There are few industry figures as integral to shaping the direction of avant-garde fashion as Inge Grognard. The Belgian make-up artist has been somewhat of a satellite member of the Antwerp Six, worked with Martin Margiela since her teenage years and continues to collaborate not only with those she has known since the 1980s but also the likes of Raf Simons and Phoebe English: designers who might not hail from the glory years of the Antwerp Academy, but are equally progressive in their aesthetic. She has been working with Walter Van Beirendonck since he was a student at the renowned Academy, and for his A/W16 menswear collection painted a series of graphic illustrations upon the models' faces: black shadows of the tiny charms that hung from their jewellery. A collection which, in spite of its visual grace, Van Beirendonck titled WOEST (which translates from Flemish to 'furious'), Grognard explains that "Walter was really angry with everything that is happening in the world, but also he didn’t want to make an aggressive collection. The only thing that he really wanted to use to show his anger was those little bracelets and the charms on them."

"I was combining very sweet subjects and very aggressive subjects," explained Van Beirendonck after the show. "So you had small rabbits and teddy bears, but then there were chainsaws and strip saws cutting through them." Worn atop the heads of models, the pieces were simultaneously beautiful and bizarre; "I wanted to almost create a subculture, because I miss seeing young people stand up and say 'yeah, we look like this'. That feeling is a little bit gone; this is my proposition of how subculture could look today." Here, we speak to Grognard about the authenticity of the Belgian auteur's message and the place for fashion in these times of global turbulence...

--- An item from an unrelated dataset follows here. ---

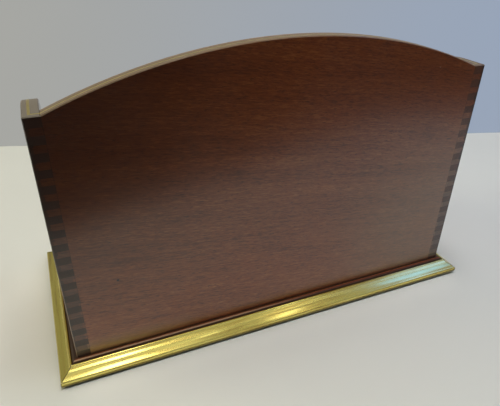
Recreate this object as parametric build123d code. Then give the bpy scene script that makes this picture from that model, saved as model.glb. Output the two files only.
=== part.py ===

On the practicalities of collaboration…
"Other designers might bring a piece of music or a textile to inspire the make-up look for the collection, but Walter [Van Beirendonck] is always very clear; he knows exactly what he wants and he makes drawings of everything right from the start until the end. Then he brings them to me and asks, ‘how can we realise this?’ He knows exactly what he’s doing with his collection, where he wants to go, what he wants to say – and because we’ve known each other for such a long time, I know the way he wants it done and the materials he loves. We do a fitting quite far in advance, two or three weeks before the show, because we both live in Antwerp – and then he adjusts it until everything is right, and I start searching for more products."

On the authenticity of WOEST...
"Walter is always making statements like this; he did it before, and he’s done it again – he’s always been like that, so it was easier to include those political elements into his collection. With another designer, it might have felt a little bit ridiculous because you might not believe it and just start laughing; there are only a few who can make it work: people like him, and Comme des Garçons. Sometimes it’s raw, sometimes it’s poetic but that message is always there in his work, and I love it."

On fashion's engagement with politics...
"I don’t think that fashion has the power to change things politically – there are powers above us far stronger – but we can try, we can make things a little more beautiful, and we can have a voice. I believe in our voice, and that we can show that people who are creative are also engaged with the problems in the world, show that we are not only thinking about aesthetics. We don’t just think about dresses and emptiness. People working in fashion are not stupid, we’re not unaware of what’s happening in the world. And, particularly with the internet, you can’t close your eyes anymore."

On the atmosphere of Paris...
"This season was very bizarre for me; I was coming home from holiday in Jakarta and, on the day I left, there were attacks there. Then, there was a strange atmosphere in Paris – firstly, you had to show your ID on the train, which you don’t usually have to do when you're leaving Belgium because we’re part of Schengen. [Ed’s note: The Schengen Area comprises of 26 European countries that have abolished passport controls and border restrictions]. Then, when I arrived, there was a kind of emptiness in the shops and in the streets. We weren’t allowed to stay outside with too many people when we were waiting for a show or something, everybody had to go inside. At a certain point, you think, ‘oh my god, what are we doing continuing with fashion?’ But it’s important: life continues, and for some people it can make a big difference; we can try and make things a little nicer. After all of the cruelty and the terrible things that are happening, I think we need that."